The Sentico Trio are already launched upon a successful career, having been appointed Junior Fellows in Chamber Music at the college. Their artistry was never in doubt, but in the Mendelssohn Trio No 1 in D Minor, a big work, perhaps it would have been even better had the violinist projected just a little more to balance the dynamic piano and cello playing.

Branka Pajovic (harp) from Yugoslavia, added another musical timbre, playing so expertly as to make the harp appear easy to play.

The future of our music making is secure when students can produce such an enjoyable programme of such high standards.

Ro Rickett and Janyce Pringle

Footnote in 2013:
Branka Crowder (nee Pajovic) was born in Montenegro and grew up in Belgrade, Serbia, where she began studying
the harp when she was eight. During and after the studies she was already working professionally as the principal harpist of the National Opera and Ballet Orchestra of Novi Sad and Belgrade. Branka has given numerous solo performances, as well as live and recorded appearances for the Serbian Radio and Television.

A graduate of the Academy of Music in Belgrade Branka continued her studies at the Royal Northern College of Music in Manchester, with Frank Sternefeld and completed her Postgraduate studies with distinction at the Royal Welsh College of Music & Drama, where she studied with Caryl Thomas.

From April 2004 until August 2005 Branka was resident harp teacher at the Tamnak Prathom Harp Centre in Thailand. During her time in Bangkok, Branka gave solo performances, played with the Bangkok Opera and appeared as a soloist with Bangkok Symphony Orchestra. Branka performed at numerous state occasions for members of the Royal Family. She also played at the prestigious Royal
Ceremony celebrating the birth of the son of HRH Crown Prince of Thailand.

In April 2006, she won the prize at the International Folk Harp Competition in Caernarfon, Wales, which led to performances at the Serbian Harp Festival in Belgrade, and European Harp Symposium in Cardiff, in 2007.

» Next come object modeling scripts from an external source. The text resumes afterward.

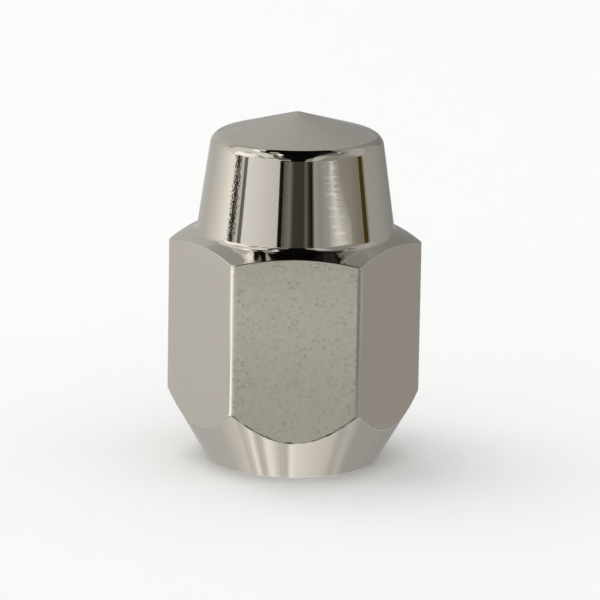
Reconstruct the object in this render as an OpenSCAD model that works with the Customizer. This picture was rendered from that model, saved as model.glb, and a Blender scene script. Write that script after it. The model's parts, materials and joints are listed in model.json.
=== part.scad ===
// Closed-end wheel lug nut, cold forged and plated in one piece. A hexagon with
// a conical seat below, a tapered crown above and a blind threaded hole.
// Millimetres, +Z up, origin at the centre of the ring-shaped end of the seat.

/* [Hexagon] */
// Distance across the flats, the wrench size
hex_flats = 21; // [19:0.5:24]
// Radius along the six upright edges
hex_edge_r = 0.8; // [0.1:0.1:1]

/* [Seat] */
// Included angle of the conical seat
seat_angle = 60; // [50:1:80]
// Width of the flat ring around the mouth of the hole
ring_w = 0.9; // [0.6:0.1:1.6]
// Radius between the ring and the seat
ring_edge_r = 0.2; // [0.1:0.05:0.5]

/* [Shoulder] */
// Height from the ring up to the foot of the crown
shoulder_h = 22.3; // [18:0.1:28]
// Slope of the hexagon's top chamfer, from horizontal
shoulder_angle = 25; // [15:1:35]
// Width of the ledge from the flats in to the crown
shoulder_w = 1.1; // [0.8:0.1:2]
// Radius in the corner between the chamfer and the crown
crown_root_r = 0.75; // [0.3:0.05:0.9]

/* [Crown] */
// Height of the crown's tapered side
crown_side_h = 9; // [7:0.1:12]
// Draft of the crown's side, from vertical
crown_draft = 8; // [2:0.5:12]
// Radius on the crown's upper rim
crown_rim_r = 1.15; // [0.5:0.05:2.5]
// Slope of the crown's conical top, from horizontal
top_angle = 16.5; // [10:0.5:25]
// Radius on the point of the top
top_tip_r = 1.4; // [0.5:0.1:4]

/* [Threaded hole] */
// Nominal diameter of the stud thread
thread_d = 14; // [12:0.5:14]
// Pitch of the stud thread
thread_pitch = 1.5; // [1.25:0.25:2]
// Metal left between the point of the hole and the top of the crown
top_wall = 4; // [3:0.1:6]
// Included angle of the hole's point
drill_angle = 118; // [90:1:140]
// Included angle of the countersink at the mouth
mouth_angle = 90; // [60:1:120]
// How far the countersink stands outside the thread, on the radius
mouth_margin = 0.3; // [0.1:0.05:0.5]

/* [Hidden] */
$fn = 96;
chrome = [0.66, 0.64, 0.60];
// Depth of an ISO metric nut thread on both sides together, in pitches
iso_thread_depth = 1.0825;
// Small overrun that carries a cut clear through a face
overrun = 0.01;

// Hexagon
hex_sides = 6;
hex_step = 360 / hex_sides;
flat_dist = hex_flats / 2;
hex_edge_dist = (flat_dist - hex_edge_r) / cos(hex_step / 2);
// The turned blank is wider than the hexagon's corners, so the flats cut it
blank_r = hex_flats / 2 / cos(hex_step / 2) + hex_edge_r;

// Hole
minor_r = (thread_d - iso_thread_depth * thread_pitch) / 2;
mouth_r = thread_d / 2 + mouth_margin;
mouth_depth = (mouth_r - minor_r) / tan(mouth_angle / 2);

// Turned outline
ring_r = mouth_r + ring_w;
seat_top_h = (blank_r - ring_r) / tan(seat_angle / 2);
crown_foot_r = flat_dist - shoulder_w;
blank_top_h = shoulder_h - (blank_r - crown_foot_r) * tan(shoulder_angle);
rim_h = shoulder_h + crown_side_h;
rim_r = crown_foot_r - crown_side_h * tan(crown_draft);
apex_h = rim_h + rim_r * tan(top_angle);

// Height of the rounded top, and the hole's depth up to its point
top_h = apex_h - top_tip_r * (1 / cos(top_angle) - 1);
point_h = minor_r / tan(drill_angle / 2);
hole_depth = top_h - top_wall - point_h;

// Corners of the turned outline, each as [radius, height, corner radius]. The
// last one mirrors the rim, so that the tip is rounded across the axis.
outline = [
    [0, 0, 0],
    [ring_r, 0, ring_edge_r],
    [blank_r, seat_top_h, 0],
    [blank_r, blank_top_h, 0],
    [crown_foot_r, shoulder_h, crown_root_r],
    [rim_r, rim_h, crown_rim_r],
    [0, apex_h, top_tip_r],
    [-rim_r, rim_h, 0],
];
corners = [0 : len(outline) - 1];

function unit(v) = v / norm(v);
function point(i) = let (c = outline[(i + len(outline)) % len(outline)]) [c[0], c[1]];
function round_r(i) = outline[i][2];
// Directions from a corner to its neighbours, and half the angle between them
function back_dir(i) = unit(point(i - 1) - point(i));
function next_dir(i) = unit(point(i + 1) - point(i));
function half_angle(i) = acos(back_dir(i) * next_dir(i)) / 2;
// A rounding starts this far from its corner, and its circle is centred here
function round_run(i) = round_r(i) / tan(half_angle(i));
function round_centre(i) =
    point(i) + unit(back_dir(i) + next_dir(i)) * round_r(i) / sin(half_angle(i));
function stands_out(i) = cross(back_dir(i), next_dir(i)) < 0;

// A sharp corner is one point. A round one goes by way of its circle's centre.
function corner_path(i) = round_r(i) == 0 ? [point(i)] : [
    point(i) + back_dir(i) * round_run(i),
    round_centre(i),
    point(i) + next_dir(i) * round_run(i),
];

module corner_circles(outward) {
    for (i = corners)
        if (round_r(i) > 0 && stands_out(i) == outward)
            translate(round_centre(i)) circle(r = round_r(i));
}

// Half section of the outside, as it would be turned on a lathe
module turned_section() {
    intersection() {
        union() {
            difference() {
                polygon([for (i = corners) each corner_path(i)]);
                corner_circles(outward = false);
            }
            corner_circles(outward = true);
        }
        square([blank_r + overrun, apex_h]);
    }
}

// Hexagon with round edges, a flat towards -Y and edges on the X axis
module hexagon() {
    edge_angles = [for (i = [0 : hex_sides - 1]) i * hex_step];
    function around(distance, angle) = distance * [cos(angle), sin(angle)];
    polygon([
        for (a = edge_angles, side = [-1, 1])
            around(hex_edge_dist, a) + around(hex_edge_r, a + side * hex_step / 2)
    ]);
    for (a = edge_angles)
        translate(around(hex_edge_dist, a)) circle(r = hex_edge_r);
}

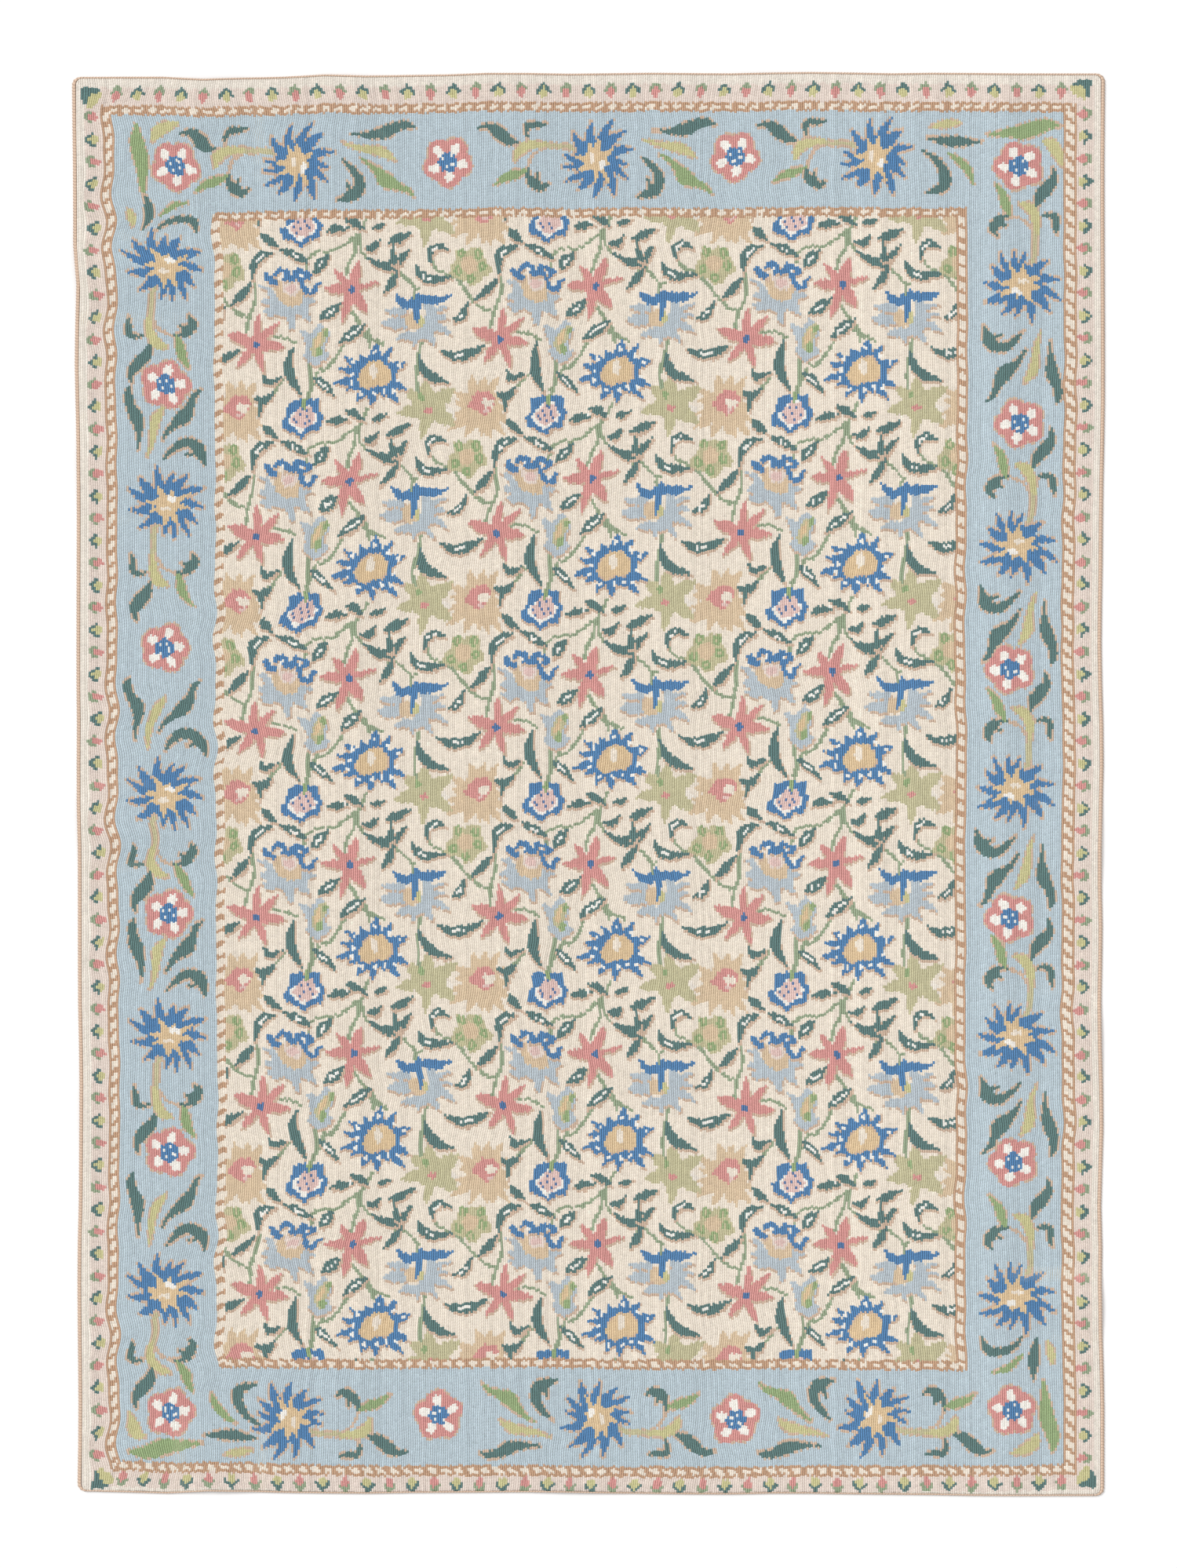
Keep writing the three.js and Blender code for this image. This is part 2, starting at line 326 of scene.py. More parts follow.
class Chart:
    """The wool of each stitch, by its number in the list of yarns."""

    def __init__(self, x, y, yarns, ground):
        self.x, self.y = x, y
        self.yarns = yarns
        self.wool = np.full(x.shape, yarns.index(ground), np.uint8)
        self.open = np.ones(x.shape, bool)
        bottom = CHART_LENGTH - y
        bottom = bottom + sag(x) * np.clip(1 - bottom / SAG_REACH, 0, 1)
        self.margins = {"left": x, "right": CHART_WIDTH - x, "top": y, "bottom": bottom}

    def inside(self, band):
        return np.all([self.margins[side] > BANDS[band][side] for side in self.margins], axis=0)

    def fill(self, where, yarn):
        self.wool[where & self.open] = self.yarns.index(yarn)

    def work(self, motif, at=(0, 0), turn=0, box=(-80, -80, 80, 80), repeat=False):
        """Works a motif's layers, drawn in its own x and y, at a place on the chart and turned clockwise."""
        dx, dy = self.x - at[0], self.y - at[1]
        if repeat:
            dx = (dx - box[0]) % REPEAT[0] + box[0]
            dy = (dy - box[1]) % REPEAT[1] + box[1]
        c, s = round(cos(radians(turn)), 9), round(sin(radians(turn)), 9)
        mx, my = dx * c + dy * s, dy * c - dx * s
        near = (mx > box[0]) & (mx < box[2]) & (my > box[1]) & (my < box[3]) & self.open
        mx, my = mx[near], my[near]
        wool = self.wool[near]
        for yarn, gap in motif(mx, my):
            wool[gap < 0] = self.yarns.index(yarn)
        self.wool[near] = wool


def outlined(yarn, gap):
    return ("peach", gap - LINE), (yarn, gap)


def edged(yarn, x, y, shape, *parts):
    """A shape with a peach edge that shows only below it."""
    yield "peach", shape(x - 1, y - 3.5, *parts) - 1
    yield yarn, shape(x, y, *parts)


def spots(yarn, x, y, places, half):
    for place in places:
        yield yarn, oval(x, y, place, half)


def overlaid(x, y, ribbons):
    return np.minimum.reduce([ribbon(x, y, path) for path in ribbons])


def star_on_oval(x, y, middle, tips, half, oval_middle=None):
    return np.minimum(star(x, y, middle, tips), oval(x, y, oval_middle or middle, half))


# The field's repeat, with a corner of it at 0, 0. Each stem, leaf and fleck is a path of x, y and width.

FIELD_STEMS = [
    [(154, -8, 6), (142, 22, 6), (136, 40, 6)],
    [(95, 2, 6), (78, 24, 6), (62, 35, 5)],
    [
        (241, 53, 5), (228, 81, 6), (212, 93, 6), (192, 108, 5),
        (175, 114, 5), (156, 114, 5), (137, 125, 5), (134, 143, 5),
    ],
    [(221, 87, 8), (219, 114, 6), (208, 133, 6), (203, 153, 6)],
    [(226, 86, 6), (229, 110, 5), (242, 128, 5)],
    [(273, 137, 6), (290, 148, 6), (307, 162, 5), (321, 177, 5)],
    [(283, 143, 4), (280, 159, 4)],
    [
        (350, 130, 5), (356, 145, 5), (376, 155, 5), (390, 163, 6),
        (404, 180, 6), (420, 199, 6), (440, 216, 6), (454, 220, 5),
    ],
    [(44, 153, 5), (45, 194, 6), (36, 222, 6), (30, 252, 6)],
    [(73, 257, 5), (98, 258, 5), (119, 269, 5)],
    [(142, 303, 6), (142, 343, 6), (137, 355, 6)],
    [(151, 308, 5), (166, 316, 6), (185, 298, 6), (202, 270, 5)],
    [(211, 213, 6), (226, 237, 7), (240, 258, 9), (270, 272, 5)],
    [(239, 248, 7), (245, 274, 5)],
    [(334, 268, 6), (330, 297, 6), (326, 328, 6), (329, 368, 6)],
    [(62, 36, 4), (60, 60, 4)],
]

FIELD_LEAVES = [
    [(170, 79, 2), (188, 74, 14), (210, 72, 3)],
    [(203, 58, 3), (218, 62, 14), (237, 75, 3)],
    [(249, 71, 2), (260, 70, 11), (274, 64, 2)],
    [(275, 99, 2), (294, 92, 16), (318, 81, 3)],
    [(235, 105, 3), (249, 106, 13), (262, 93, 2)],
    [(238, 122, 2), (262, 136, 14), (285, 136, 18), (313, 110, 3)],
    [(285, 131, 14), (284, 117, 8), (284, 103, 2)],
    [(347, 133, 4), (349, 115, 11), (363, 106, 12), (381, 113, 3)],
    [(60, 78, 3), (70, 89, 15), (86, 102, 3)],
    [(91, 107, 3), (114, 117, 15), (138, 131, 3)],
    [(41, 157, 3), (45, 130, 15), (58, 116, 15), (78, 111, 3)],
    [(147, 149, 3), (159, 135, 19), (174, 119, 3)],
    [(4, 200, 3), (22, 183, 15), (39, 164, 3)],
    [(321, 138, 3), (329, 154, 14), (349, 162, 15), (383, 159, 3)],
    [(266, 184, 3), (280, 166, 14), (291, 146, 3)],
    [(386, 234, 3), (403, 226, 14), (414, 204, 3)],
    [(156, 228, 3), (174, 217, 19), (193, 202, 3)],
    [(193, 269, 3), (214, 252, 19), (236, 236, 3)],
    [(113, 274, 3), (106, 300, 15), (108, 325, 17), (125, 356, 3)],
    [(59, 320, 3), (69, 334, 12), (91, 326, 3)],
    [(146, 326, 3), (162, 339, 15), (183, 360, 3)],
    [(331, 291, 3), (339, 315, 15), (357, 331, 16), (386, 339, 3)],
    [(366, 284, 3), (390, 294, 15), (416, 291, 16), (443, 278, 3)],
    [(46, 33, 6), (59, 38, 14), (68, 34, 12), (78, 25, 3)],
    [(58, 42, 10), (57, 54, 6), (55, 64, 2)],
]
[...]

In August 2008 Branka won the special prize at the “Camac Celtic Harp Trophy” in Lorient, Brittany.

Richard Studt and The Sinfonietta

Sinfonietta photo

Thursday 20 June 2002

The Sinfonietta
Richard Studt Director/Violin
Crispian Steele Perkins Trumpet
Andrew Knights Oboe
Howard Nelson Flute
Andrew Court Violin

Handel: Entrance of the Queen of Sheba (Solomon)
Handel: Suite in D from the Water Music
JS Bach: Concerto in D minor for Two Violins
Haydn: Concerto in Eb for Trumpet & Orchestra
Cimarosa: Oboe Concerto
Vivaldi: Flute Concerto ‘The Goldfinch’
JS Bach: Brandenburg Concerto No. 2

A capacity audience enjoyed the opening concert of the 2002 Shaldon Festival given by Richard Studt and The Sinfonietta in their third appearance at the Festival, which was sponsored by Teignbridge Council.

This programme sparkled from the very beginning with the sprightly and vivacious Entrance of the Queen of Sheba from Handel’s Solomon. In extracts from Handel’s Water Music the Sinfonietta were joined by the very popular and charming Crispian Steele-Perkins, and the clear tones of his baroque trumpet sounded marvellous in the superb acoustics of St Peter’s. Richard Studt himself and Andrew Court were the soloists in Bach’s Double Violin Concerto and the audience was treated to a fine virtuoso display, with the Sinfonietta providing harmonic support.

Crispian Steele-Perkins again joined the Sinfonietta for Haydn’s stirring Trumpet Concerto, which was a brilliant and thrilling end to the first half.

After the interval the oboist Andrew Knights played the solo part in Cimarosa’s delightful Oboe Concerto and Howard Nelson, flute, played Vivaldi’s flute concerto The Goldfinch.

The climax of the concert was the wonderful Brandenburg Concerto No 2 by JS Bach, which contains so many different moods of glamour, romance, quiet repose and then the lively finale – a fitting end to a superb evening.